The two callers, an American and a Russian-Israeli, had defected. They freely admitted that they themselves dealt in illegal substances (cannabis and steroids) and that the team’s principal aim was to make money out of its arrests. But they thought setting up Luke and his wife for the death sentence was ‘a bit over the top’ and they had complained.
One of the informants had himself been arrested for trafficking in steroids. Given the choice of jail or paying two million Thai baht and joining the unit, he paid up and joined.
Their story was that the principal architects of the scheme were two Australians, also offshore workers, who did not care about the consequences. They were vitriolic about Luke Cook’s wife, who ran a law business in Pattaya, and who, they claimed, had cheated them on bills, which had run to over $10,000.
Other members of the team had been coached to lie in court. Drugs had been thrown into Cook’s back yard the day before a planned raid, and there were arguments in the unit about who was being paid and how much for each team arrest.

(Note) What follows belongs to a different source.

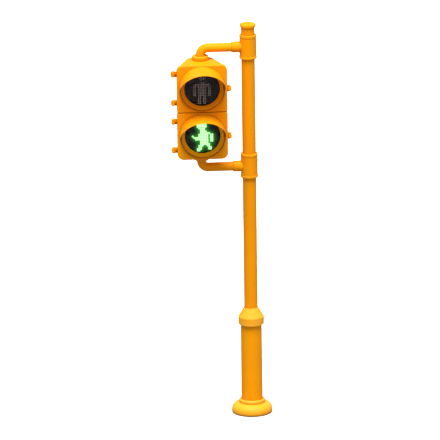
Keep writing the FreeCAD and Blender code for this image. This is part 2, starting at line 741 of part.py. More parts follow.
def door(mid):
    """Front frame of one section: shell, lens funnel, hinge knuckles and latch lug."""
    outer = door_prism(mid, 0, DOOR_FACE)
    outer = ends_rounded(outer, 9, lambda e: e.BoundBox.YMax < DOOR_FACE + 0.1)
    inner = door_prism(mid, SHELL, DOOR_FACE + 5)
    inner = ends_rounded(inner, 5, lambda e: e.BoundBox.YMax < DOOR_FACE + 5.1)
    shell = outer.cut(inner)
    centre = V(HEAD_X, 0, mid)
    seat_outer = SEAT_R + SEAT_WALL
    shell = shell.cut(cylinder(LIP_R - 3, centre + V(0, DOOR_FACE - 5, 0), centre + V(0, -150, 0)))
    funnel = turned_front([(LIP_R + 1, DOOR_FACE + 4), (LIP_R, LIP_FACE, 2.4),
                           (LIP_BORE, LIP_FACE, 2.4), (LENS_R, LENS_EDGE),
                           (seat_outer, LENS_EDGE)], mid)
    shell = shell.fuse(funnel)
    seat = turned_front([(SEAT_R, LENS_EDGE - 1), (seat_outer, LENS_EDGE - 1),
                         (FUNNEL_R, DOOR_FACE + 3), (FUNNEL_R, DOOR_FACE + 5),
                         (seat_outer, LENS_EDGE + 12), (SEAT_R, LENS_EDGE + 12)], mid)
    shell = shell.fuse(seat)
    for x, z in visor_screw_places(mid):
        post = cylinder(7, V(x, DOOR_FACE + 2, z), V(x, DOOR_FACE + POST_LENGTH, z))
        shell = shell.fuse(post)
        shell = shell.cut(cylinder(2.5, V(x, DOOR_FACE - 1, z), V(x, DOOR_FACE + 15, z)))
        shell = shell.cut(cylinder(2, V(x, DOOR_FACE + 15, z), V(x, DOOR_FACE + 23, z)))
    for z in hinge_heights(mid):
        knuckle = cylinder(HINGE_R, V(HINGE_X, PARTING, z + 0.1), V(HINGE_X, PARTING, z + KNUCKLE_H))
        knuckle = ends_rounded(knuckle, KNUCKLE_ROUND, lambda e: e.BoundBox.ZMin > z + KNUCKLE_H - 0.1)
        web = block((HINGE_X, PARTING - 13, z + 1),
                    (HEAD_X - DOOR_HALF + 2, PARTING - 0.5, z + KNUCKLE_H - 1))
        shell = shell.fuse(knuckle).fuse(web)
        shell = shell.cut(cylinder(HINGE_PIN_R + RUNNING, V(HINGE_X, PARTING, z - 1),
                                   V(HINGE_X, PARTING, z + KNUCKLE_H + 1)))
    lug = latch_lug(mid, PARTING - 15, PARTING - 2)
    shell = shell.fuse(lug.cut(inner))
    latch_z = mid - LATCH_DROP
    shell = shell.cut(cylinder(LATCH_SHANK_R + RUNNING, V(LATCH_X, PARTING - 20, latch_z),
                               V(LATCH_X, PARTING + 1, latch_z)))
    return shell.removeSplitter()


def diagonal_places(mid, radius):
    reach = radius * math.sqrt(0.5)
    return [(HEAD_X + sx * reach, mid + sz * reach) for sx in (-1, 1) for sz in (-1, 1)]


def visor_screw_places(mid):
    return diagonal_places(mid, VISOR_SCREW_R)


def door_gasket(mid):
    """Sponge strip that lies inside the door's rim, flush with the parting plane."""
    depth = 5
    outer = door_prism(mid, SHELL, PARTING - depth)
    return outer.cut(door_prism(mid, SHELL + depth, PARTING - depth))


def visor(mid):
    """Cap visor: tube round the lens, cut back from its long top to a low ring at the sides."""
    tip = DOOR_FACE - VISOR_LONG
    body = turned_front([(VISOR_R - VISOR_WALL, DOOR_FACE), (VISOR_R, DOOR_FACE),
                         (VISOR_R, tip), (VISOR_R - VISOR_WALL, tip)], mid)
    reach = VISOR_R + 20
    low = DOOR_FACE - VISOR_LOW
    side = DOOR_FACE - VISOR_SIDE
    # Side view of what is cut away, in (y, z) around the section's middle.
    start = V(HEAD_X - reach, side, mid)
    peak = V(HEAD_X - reach, tip, mid + VISOR_R)
    bend = V(HEAD_X - reach, DOOR_FACE - VISOR_MID, mid + 100)
    step = V(HEAD_X - reach, low, mid - 14)
    foot = V(HEAD_X - reach, low, mid - reach)
    far_foot = V(HEAD_X - reach, tip - 20, mid - reach)
    far_peak = V(HEAD_X - reach, tip - 20, mid + VISOR_R)
    edges = [Part.Arc(peak, bend, start).toShape(), Part.makeLine(start, step),
             Part.makeLine(step, foot), Part.makeLine(foot, far_foot),
             Part.makeLine(far_foot, far_peak), Part.makeLine(far_peak, peak)]
    waste = Part.Face(Part.Wire(edges)).extrude(V(2 * reach, 0, 0))
    body = body.cut(waste)
    for x, z in visor_screw_places(mid):
        out = V(x - HEAD_X, 0, z - mid).normalize()
        tab = cylinder(9, V(x, DOOR_FACE, z), V(x, DOOR_FACE - 2.5, z))
        tab = tab.fuse(cylinder(9, V(x, DOOR_FACE, z) + out * 5, V(x, DOOR_FACE - 2.5, z) + out * 5))
        ring = tube(VISOR_R - 1, LIP_R + 2, V(HEAD_X, DOOR_FACE, mid), V(HEAD_X, DOOR_FACE - 3, mid))
        body = body.fuse(tab.common(ring))
        body = body.cut(cylinder(2.5, V(x, DOOR_FACE + 1, z), V(x, DOOR_FACE - 4, z)))
    return body.removeSplitter()


def visor_screws(mid):
    screws = []
    for x, z in visor_screw_places(mid):
        face = DOOR_FACE - 2.5
        shank = cylinder(2.5, V(x, face, z), V(x, DOOR_FACE + 14, z))
        head = cylinder(4.6, V(x, face, z), V(x, face - 3, z))
        head = ends_rounded(head, 1.4, lambda e: e.BoundBox.YMax < face - 2.9)
        slot = block((x - 5, face - 4, z - 0.6), (x + 5, face - 1.8, z + 0.6))
        screws.append(fuse([shank, head]).cut(slot))
    return screws


def dome(mid, edge_y, radius, sag, reach):
    """Solid spherical cap of the given rim radius that bulges forward by sag."""
    ball_r = (radius ** 2 + sag ** 2) / (2 * sag)
    centre = V(HEAD_X, edge_y - sag + ball_r, mid)
    ball = Part.makeSphere(ball_r, centre)
    return ball.common(cylinder(reach, V(HEAD_X, edge_y - sag - 1, mid), V(HEAD_X, edge_y, mid)))


def lens(mid):
    """Smoked lens: a shallow dome with a flat rim that the seal clamps."""
    back = LENS_EDGE + LENS_T
    rim = cylinder(SEAT_R - SEAL_T, V(HEAD_X, LENS_EDGE, mid), V(HEAD_X, back, mid))
    body = dome(mid, LENS_EDGE, LENS_R - 1, LENS_SAG, LENS_R).fuse(rim)
    hollow = dome(mid, back, LENS_R - 3, LENS_SAG + 1, LENS_R)
    return body.cut(hollow).removeSplitter()


def lens_seal(mid):
    """Rubber channel round the lens rim, between lens, door seat and module case."""
    rim = SEAT_R - SEAL_T
    inner = LENS_R - 2
    front = LENS_EDGE + LENS_T
    back = front + 2
    return turned_front([(rim, LENS_EDGE), (SEAT_R, LENS_EDGE), (SEAT_R, back), (inner, back),
                         (inner, front), (rim, front)], mid)


def led_board(mid):
    board = cylinder(BOARD_R, V(HEAD_X, BOARD_FACE, mid), V(HEAD_X, BOARD_FACE + 2, mid))
    for x, z in diagonal_places(mid, BOARD_R - 10):
        board = board.cut(cylinder(2.2, V(x, BOARD_FACE - 1, z), V(x, BOARD_FACE + 3, z)))
    return board


def led_places(figure, mid):
    columns = len(figure[0])
    rows = len(figure)
    places = []
    for row, text in enumerate(figure):
        for column, mark in enumerate(text):
            if mark == "#":
                x = HEAD_X + (column - (columns - 1) / 2) * LED_PITCH
                z = mid + ((rows - 1) / 2 - row) * LED_PITCH - 1
                if math.hypot(x - HEAD_X, z - mid) < BOARD_R - 3:
                    places.append((x, z))
    return places


def leds(figure, mid):
    """One domed LED per lit dot of the symbol."""
    dots = []
    for x, z in led_places(figure, mid):
        stem = cylinder(LED_R, V(x, BOARD_FACE, z), V(x, BOARD_FACE - 4, z))
        crown = Part.makeSphere(LED_R, V(x, BOARD_FACE - 4, z))
        dots.append(fuse([stem, crown.common(cylinder(LED_R + 1, V(x, BOARD_FACE - 4, z),
                                                      V(x, BOARD_FACE - 10, z)))]))
    return dots


def module_case(mid):
    """Bowl behind the LED board; its flange presses the seal against the door."""
    flange = LENS_EDGE + 6
    clip_side = DOOR_FACE + POST_LENGTH
    outer = turned_front([(0, -86), (0, -80), (112, -80, 12), (148, clip_side + 4, 4),
                          (149.5, clip_side), (SEAT_R - 1, clip_side), (SEAT_R - 1, flange),
                          (141, flange), (141, BOARD_FACE + 2), (134, BOARD_FACE + 2),
                          (108, -86, 8)], mid)
    for angle in (90, 210, 330):
        reach = V(math.cos(math.radians(angle)), 0, math.sin(math.radians(angle))) * 60
        foot = V(HEAD_X, -84, mid) + reach
        outer = outer.fuse(cylinder(6, foot, V(foot.x, BOARD_FACE + 2, foot.z)))
    return outer.removeSplitter()


def module_clips(mid):
    """Spring clips, each held under a screw, that press the module case into the door."""
    half_width = 6
    sheet = V(0, 2, 0)
    clips = []
    for x, z in visor_screw_places(mid):
        inward = V(HEAD_X - x, 0, mid - z).normalize()
        base = V(x, DOOR_FACE + POST_LENGTH, z)
        pad = cylinder(half_width, base, base + sheet)
        tongue_end = base + inward * 17
        strip = cylinder(half_width, tongue_end, tongue_end + sheet)
        sides = inward.cross(V(0, 1, 0)) * half_width
        bar = Part.Face(Part.makePolygon([base + sides, tongue_end + sides, tongue_end - sides,
                                          base - sides, base + sides])).extrude(sheet)
        screw = cylinder(2, base + sheet, base - V(0, 6, 0))
        head = cylinder(4, base + sheet, base + sheet + V(0, 2.5, 0))
        clips.append(fuse([pad, strip, bar, screw, head]))
    return clips


def latch_knob(mid):
    """Captive thumbscrew: lobed grip, shank, and a collar that keeps it in the door."""
    z = mid - LATCH_DROP
    back = PARTING - 15
    grip = cylinder(15.5, V(LATCH_X, back, z), V(LATCH_X, back - 18, z))
    grip = ends_rounded(grip, 4, lambda e: e.BoundBox.YMax < back - 17.9)
    scoop = cylinder(5, V(LATCH_X + 18, back + 1, z), V(LATCH_X + 18, back - 20, z))
    for cutter in around(scoop, range(0, 360, 60), V(LATCH_X, 0, z), V(0, 1, 0)):
        grip = grip.cut(cutter)
    shank = cylinder(LATCH_SHANK_R, V(LATCH_X, back - 1, z), V(LATCH_X, PARTING + 18, z))
    collar = cylinder(6, V(LATCH_X, PARTING - 1.9, z), V(LATCH_X, PARTING - 0.4, z))
    return fuse([grip, shank, collar])


def build():
    os.makedirs("parts", exist_ok=True)
    save("base_plate", base_plate())
    save("anchor_washers", anchor_washers())
    save("anchor_nuts", anchor_nuts())
    save("base_cover", base_cover())
    save("base_ring", base_ring())
    save("lower_column", lower_column())
    save("handhole_gasket", handhole_gasket())
    save("handhole_cover", handhole_cover())
    save("handhole_screws", handhole_screws())
    save("reducer_collar", cut_sockets(reducer_collar(), REDUCER_SCREWS))
    save("reducer_screws", [socket_screw(*s) for s in REDUCER_SCREWS])
    save("centering_ring", centering_ring())
    save("upper_pole", upper_pole())
    save("pole_cap", pole_cap())
    save("cap_seal", cap_seal())
    save("terminal_rail", terminal_rail())
    save("pole_terminals", pole_terminals())
    save("riser_cable", riser_cable())
    save("upper_clamp", clamp(UPPER_CLAMP, UPPER_ARM_Z))
    save("lower_clamp", clamp(LOWER_CLAMP, LOWER_ARM_Z))
    save("clamp_screws", [socket_screw(*s) for s in CLAMP_SCREWS])
    save("upper_arm", arm(UPPER_ARM_Z, UPPER_BEND_R, -1, UPPER_ARM_END))
    save("lower_arm", arm(LOWER_ARM_Z, LOWER_BEND_R, 1, LOWER_ARM_END))
    save("upper_hub", hub(HEAD_TOP, 1, 29, 0))
    save("lower_hub", hub(HEAD_BOTTOM, -1, 40, 15))
    save("hub_locknuts", hub_locknuts())
    save("arm_cable", arm_cable())
    save("hub_gaskets", hub_gaskets())
    save("section_gasket", section_gasket())
    save("coupling_bolts", coupling_bolts())
    save("coupling_nuts", coupling_nuts())
    save("hinge_pins", hinge_pins())
    save("head_terminals", head_terminals())
    save("head_wiring", head_wiring())
    for side, mid, figure in (("upper", UPPER_MID, STANDING_FIGURE),
                              ("lower", LOWER_MID, WALKING_FIGURE)):
        save(f"{side}_housing", housing(mid))
        save(f"{side}_door", door(mid))
        save(f"{side}_door_gasket", door_gasket(mid))
        save(f"{side}_visor", visor(mid))
        save(f"{side}_visor_screws", visor_screws(mid))
        save(f"{side}_lens", lens(mid))
        save(f"{side}_lens_seal", lens_seal(mid))
        save(f"{side}_led_board", led_board(mid))
        save(f"{side}_leds", leds(figure, mid))
        save(f"{side}_module_case", module_case(mid))
        save(f"{side}_module_clips", module_clips(mid))
        save(f"{side}_latch_knob", latch_knob(mid))


build()
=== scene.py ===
import json
import math

import bmesh
import bpy
from mathutils import Matrix, Vector


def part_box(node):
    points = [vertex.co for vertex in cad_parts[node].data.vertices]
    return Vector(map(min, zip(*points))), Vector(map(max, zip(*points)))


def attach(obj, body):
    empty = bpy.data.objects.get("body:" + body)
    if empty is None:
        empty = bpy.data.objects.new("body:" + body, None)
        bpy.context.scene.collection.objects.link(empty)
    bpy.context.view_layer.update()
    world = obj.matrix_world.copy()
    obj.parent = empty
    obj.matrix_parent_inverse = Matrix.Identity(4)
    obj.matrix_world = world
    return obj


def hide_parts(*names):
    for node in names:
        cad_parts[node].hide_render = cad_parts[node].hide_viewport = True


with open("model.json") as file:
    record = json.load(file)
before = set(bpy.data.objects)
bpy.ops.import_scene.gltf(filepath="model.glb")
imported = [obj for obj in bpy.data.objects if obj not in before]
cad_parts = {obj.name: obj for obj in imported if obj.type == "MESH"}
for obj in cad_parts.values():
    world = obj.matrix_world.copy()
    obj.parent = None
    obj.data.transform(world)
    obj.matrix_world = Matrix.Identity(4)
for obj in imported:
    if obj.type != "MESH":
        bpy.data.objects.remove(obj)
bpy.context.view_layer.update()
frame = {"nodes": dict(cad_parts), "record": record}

NODES = frame["nodes"]


# ---- shader building ----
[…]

Backing their claims, they even passed operational photos and social media messages between team members. One image was a Google Earth graphic with a purple marker pen spot indicating where the drugs (cocaine) could be found – another message was a list of victims, who paid and who went to jail.
One of the two Australians became the prime prosecution witnesses at the trial.
He gave evidence that Luke Cook confessed all to him after taking him on a boat trip which he said initially was to recover gold.
I had the statement he rehearsed from.
It was two staggering facts about the main prosecution witness, which could not be contested in court, which destroyed the credibility of the prosecution.
The man, together with his Thai wife, had provided the vehicles used for the kidnap and the disposal of the body of Wayne Schneider, and rented the house for his torture and murder. He was also accused of trafficking women from Kenya and Tanzania for the Asian sex trade.
The first information came from the New South Wales Gangs Squad, known as ‘The Raptors’. A detective sergeant openly presented it at the inquest in Sydney into Wayne Schneider’s death.
The other information came from a source within the Anti-Human Trafficking Unit of the Thai Police.
There was no evidence that Cook was living well beyond his means. He was on a good offshore salary but, still he could not even afford his defence and had pro-bono lawyers. No naval vessel could be found which caught him in its searchlight. No evidence could be found that his yacht even left port at the time. And expert tidal evidence was produced to show that the drugs found on the beach could not have come from his boat.
I sent extensive documents backing all this up to the defence team via Luke Cook’s father Paul in New Zealand.
After the defendants were released, Paul Cook messaged: “Thank you so much for what you have done. Your help certainly helped in getting true justice for the three of them.”
I also received a thank you from Cook’s Thai wife and congratulations from former colleagues in Thailand.
I did not solely save Luke and his co-defendants.
The credit goes to his pro-bono lawyers guided by the Melbourne based Capital Punishment Justice Project, and his father who never doubted his son’s innocence. But I was glad to help.
I would like to have taken this case as my ‘swan song’, but I still have the ‘Death in Paradise’ case of a British barrister, which goes to the heart of the Prime Minister’s Office in Thailand.